Unlike iOS, Android allows more freely accessible external storage and inter-app data interactions, which, if misused, can lead to unintentional data exposure. Features like SharedPreferences, internal/external storage APIs, and SQLite databases are powerful, but if developers overlook encryption or access controls, sensitive data becomes easy prey for attackers, especially on rooted devices.

Unprotected shared preferences

SharedPreferences is a common mechanism for storing small amounts of key-value data, such as user settings or preferences. SharedPreferences files are stored in plaintext XML format within the app’s private directory. While this directory is protected by Android’s sandboxing, on rooted devices or through backup tools, attackers can access these files.

• If accessed, sensitive data like authentication tokens, user credentials, or configuration details stored in SharedPreferences can be easily read.
• Tools like adb backup can extract these files, bypassing sandbox protections.

World-readable files

Android allows developers to set file permissions when creating files. If a file is created with world-readable permissions, any app or user on the device can read its contents.

• Data Leakage: Sensitive information stored in world-readable files can be accessed by any app, increasing the risk of data breaches.
• Common Missteps: Developers may inadvertently set incorrect permissions when writing files, especially when targeting older Android versions or using legacy code.

SD card uses without encryption

Android apps sometimes store data on external storage (SD cards) for convenience or to save internal storage space. External storage is accessible to all apps with permission from READ_EXTERNAL_STORAGE.

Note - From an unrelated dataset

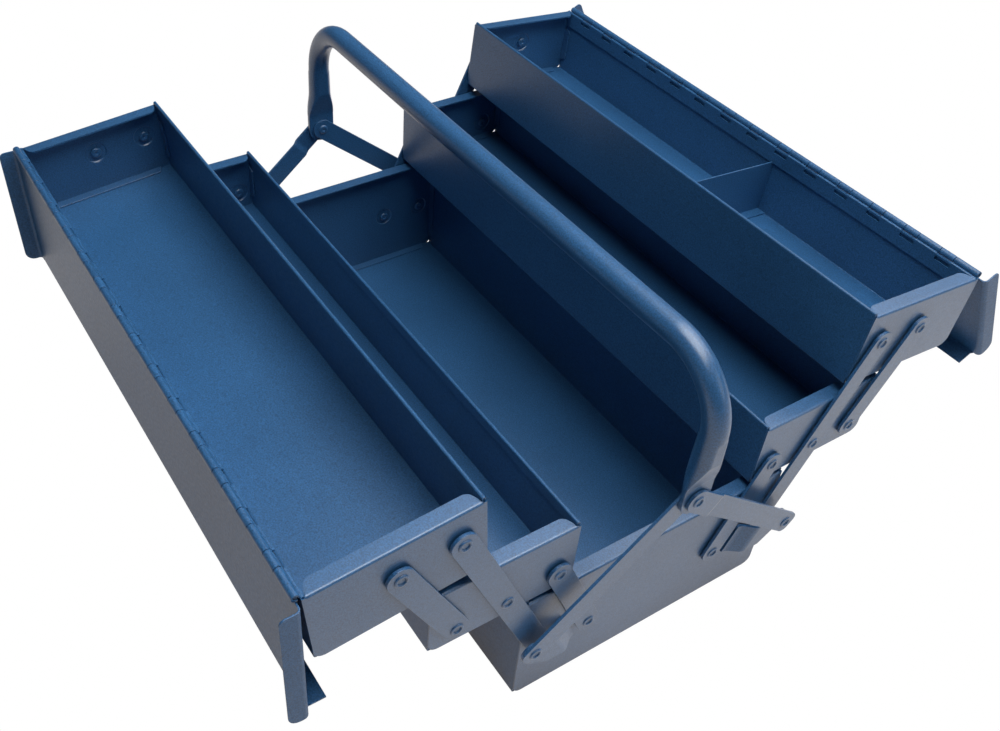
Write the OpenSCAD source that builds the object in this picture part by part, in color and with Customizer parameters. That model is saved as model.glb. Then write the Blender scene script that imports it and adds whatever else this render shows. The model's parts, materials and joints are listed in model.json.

• Unrestricted Access: Any app with the appropriate permissions can read or modify files stored on the SD card, making sensitive data highly vulnerable.
• Tampering and Injection: Malicious apps can alter files on the SD card, potentially injecting harmful data or code that the app may later load and execute.

IOS-specific risks

Apple’s iOS ecosystem is often considered more secure than its counterparts due to strict app sandboxing, controlled hardware-software integration, and limited user access. Assuming that iOS apps are immune to data storage vulnerabilities is a dangerous misconception. While iOS does provide robust security frameworks like the Keychain and Data Protection APIs, these tools are only practical if developers use them correctly.

Many iOS apps still misuse storage mechanisms such as NSUserDefaults, unsecured list files, or unprotected local databases, exposing sensitive user data. Jailbroken devices bypass system protections, making it easier for attackers to extract insecurely stored data from app sandboxes.

Misuse of Keychain

The iOS Keychain is designed to securely store sensitive data such as passwords, authentication tokens, and encryption keys. Misuse of the Keychain can undermine its security benefits.

• Incorrect Access Controls: If developers do not use appropriate Keychain access controls (e.g., allowing access only when the device is unlocked or restricting access to a single app), sensitive data may be exposed to other apps or unauthorized users.
• Hardcoding or Mismanagement: Storing secrets with weak protection attributes or failing to use the Keychain’s advanced security features (like requiring user presence with Face ID or Touch ID) can make data vulnerable to extraction via jailbreak or forensic tools.

NSUserDefaults misuse

NSUserDefaults is a convenient way to store small amounts of user preferences or settings. It is not intended for sensitive data.

• Plaintext Storage: NSUserDefaults stores data in plaintext property list (plist) files within the app’s sandbox. These files can be easily accessed on jailbroken devices, exposing sensitive information.
• Data Leakage: Storing credentials, authentication tokens, or PII in NSUserDefaults can lead to data leakage if the device is compromised.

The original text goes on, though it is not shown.